My children have literally inexhaustible energy. I'd always thought this was the case but it's finally been tested. It doesn't matter how many miles of walking, how many trains or subways you drag them through in hot weather; at the first opportunity they will immediately run, climb, yell or play -- regardless of how fatigued they should be, or appeared to be a moment ago. They will eventually sleep, but when this happens they drop as if shot -- they do not pass through any intermediate stage known as "tired" or even "relaxed."

My children are fantastic travellers. I've bragged about this before but I'm still amazed at how positive, cheerful and resilient they are, even when we encounter inconvenience and changes of plan. Lest anyone think I'm being idealistic, I'm not complaining they are perfectly behaved all the time. There's plenty of squibbling, backtalk, and LOUDNESS. I can't count how many times Jason or I have given the following speech: "Please lower your voice. There are many other people in this hotel/train/playground/city who have not paid to hear you sing/shreik/recite." (I will also say that we have gotten a few compliments in public places on our "well-behaved children," so it's not all bad.) In spite of it all there has never been a day or even a moment when I've been sorry we brought them or felt than any of us was not having a good time. I would gladly take them on the Grand Tour of Europe should time and money permit.

I would love to be even 10% as outgoing as my children are. At every playground they have made instant friends, learned other children's names, been instantly comfortable. I don't know where they got it but certainly not from Jason and me, as we've both quite shy around people we don't know. One of my favourite scenes was seeing Christopher and another boy his age climbing on top of a statue today, both enthusiastically making armpit music -- a skill Chris has taught to children from all over Europe by now.

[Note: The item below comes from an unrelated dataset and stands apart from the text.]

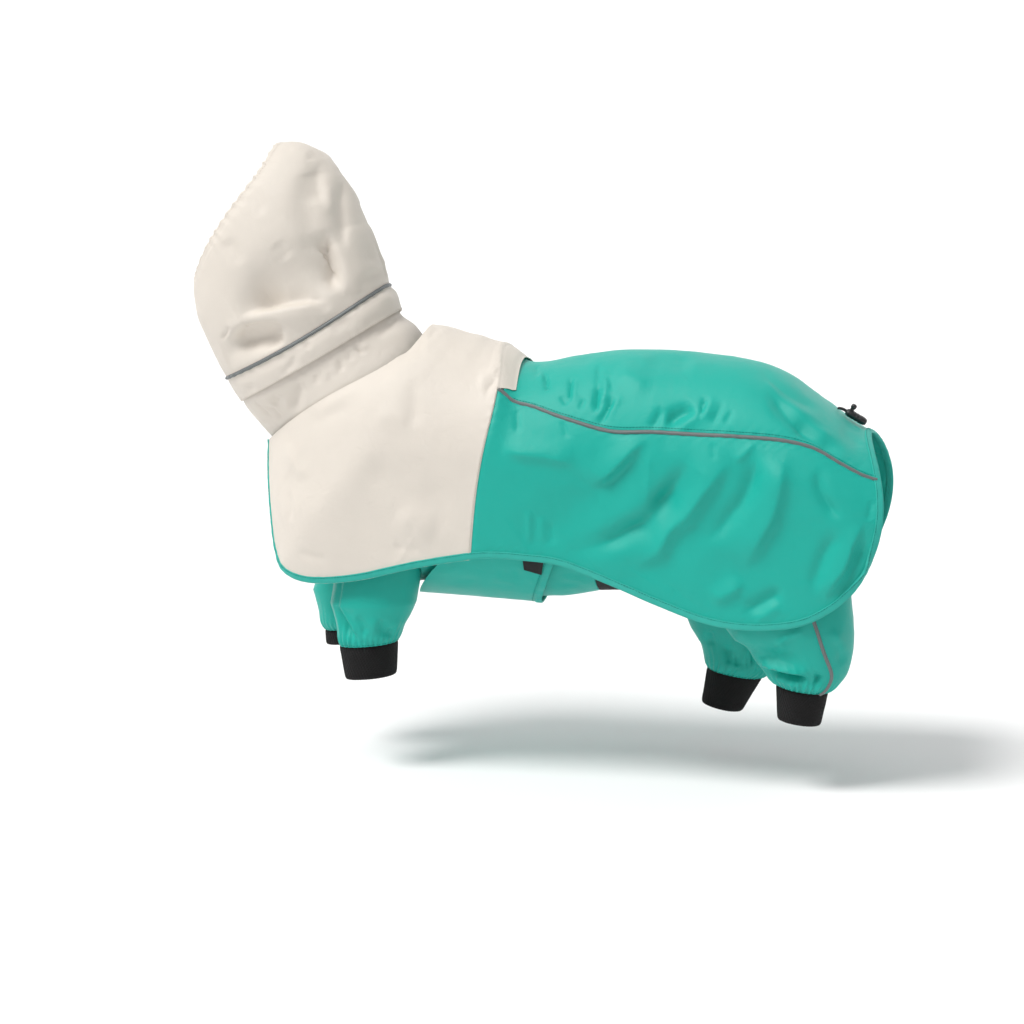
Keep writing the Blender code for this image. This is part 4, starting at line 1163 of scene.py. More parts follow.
CUTS = {
    "yoke": Cut(0.791, 0.389, 0.138, "draped"),
    "back_panel": Cut(0.285, 0.433, 0.105, "draped"),
    "side_panel": Cut(0.210, 0.460, 0.0776, "draped"),
    "hood": Cut(0.635, 0.218, 0.1004, "gathered"),
    "neck_upper": Cut(0.591, 0.031, 0.0170, "stretched"),
    "neck_lower": Cut(0.564, 0.058, 0.0301, "stretched"),
    "chest_panel": Cut(0.350, 0.297, 0.0684, "hung"),
    "belly_wrap": Cut(0.407, 0.130, 0.0358, "hung"),
    "belly_rear": Cut(0.342, 0.080, 0.0236, "hung"),
    "belly_elastic": Cut(0.327, 0.0213, 0.00690, "stretched"),
    "side_strap": Cut(0.029, 0.0475, 0.00113, "hung"),
    "front_leg_left": Cut(0.282, 0.112, 0.0215, "gathered"),
    "front_leg_right": Cut(0.274, 0.120, 0.0237, "gathered"),
    "hind_leg_left": Cut(0.374, 0.171, 0.0519, "gathered"),
    "hind_leg_right": Cut(0.396, 0.196, 0.0550, "gathered"),
    "front_leg_left_cuff": Cut(0.200, 0.038, 0.00700, "stretched"),
    "front_leg_right_cuff": Cut(0.196, 0.0181, 0.00352, "stretched"),
    "hind_leg_left_cuff": Cut(0.182, 0.038, 0.00623, "stretched"),
    "hind_leg_right_cuff": Cut(0.193, 0.045, 0.00720, "stretched"),
}


def surface_of(grid: Grid, ring: bool = False) -> BVHTree:
    """The faces of a grid, to measure other pieces against."""
    rows, columns = grid.shape[:2]
    faces = [
        (i * columns + j, i * columns + columns + j, i * columns + columns + k, i * columns + k)
        for i in range(rows - 1)
        for j, k in ((j, (j + 1) % columns) for j in range(columns if ring else columns - 1))
    ]
    return BVHTree.FromPolygons(grid.reshape(-1, 3).tolist(), faces)


def kept_inside(surface: BVHTree, grid: Grid, margin: float) -> Grid:
    """A grid, moved in where it is closer than the margin to a surface's inner face."""
    found = grid.copy()
    for index in np.ndindex(grid.shape[:2]):
        point = Vector(grid[index])
        near, out, _, _ = surface.find_nearest(point, 45.0)
        if near is not None:
            depth = (point - near).dot(out)
            if depth > -margin:
                found[index] = point - out * (depth + margin)
    return found


# ----------------------------------------------------------------------- pieces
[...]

Our entire family can spend two weeks together, 24/7, sleeping in a single room ... and still all be speaking to each other by the end of it! This amazes me. See above disclaimer about children's behavior -- it's not that we haven't had moments of tension and frustration, but in general we have all gotten along famously. At least, we haven't killed and eaten each other, not even on the houseboat.

My husband and I are the Best. Team. Ever. And now I know why. I've always known Jason and I were great partners but this trip has allowed me to analyze the strength of the partnership, and it is this: neither of us hesitates to take leadership in an area where we feel confident, and neither of us doubts or questions the other when the other is in the "leader" role. Jason would no more question my judgement about which subway to take or what time our train comes, then I would consider questioning a decision he made about how to steer the canalboat. Again, it's not that we travel without any tension whatsoever, but I do think we have ironed out a lot of the major wrinkles that cause trouble for travelling couples, and I think this simple agreement -- each one take charge when necessary, and don't argue with the person in charge -- has saved us a lot of hassle.

There's no place like home! There's no place like home! England is a great tourist destination; we've had a wonderful time here ... but tomorrow night we'll be sleeping our own beds and nothing beats that!!


Blogger Tina Chaulk said...

What great, positive lessons to learn. Happiness is definitely your own bed.